My phone card is about to run out. I hurry along to the one story I’ve been saving.

“There was an apricot tree on the lady’s front lawn,” I say.

My mother thinks this is lovely. We dream of fruit trees in New Hampshire, of produce that outlives early frosts and raccoons and the long shadows of deciduous forests. We dream of sweet pears and oranges and apricots that wait year-round for out-stretched hands.

“The thing is,” I continue, “she made me cut it down. She wanted more light through a window.”

My mother knows why this hurts. She feels what I feel—that ache of lost possibility—so much so, that for a moment I wonder if I should have skipped this story too.

But there’s no time to dwell; I’m almost out of minutes. “I have to go,” I say, sensing distance already unspooling between us.

“Goodbye,” my mother says, before hanging up. “Stay safe.” She speaks as if all the air is being sucked out of her.
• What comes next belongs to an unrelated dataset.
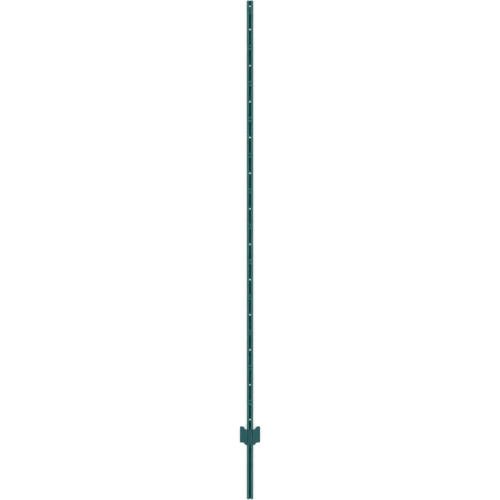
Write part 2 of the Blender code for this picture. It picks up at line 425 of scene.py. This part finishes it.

I resolve to call again soon, to tell her what I can. I realize I’m sweating; caught in the afternoon sun, the phone booth has become a greenhouse. Hoisting my backpack, I step out onto the sidewalk and start walking through Motueka, its one-story streets stretching towards green. Walking upside down, my mother would say, from her perch on the world’s other side. I’m alone again, and in my own head—in my own narrative, really—spinning into another secret. But that’s the nature of travel, isn’t it? To fill up with stories you’re unable to tell. To realize that’s not why you collect them.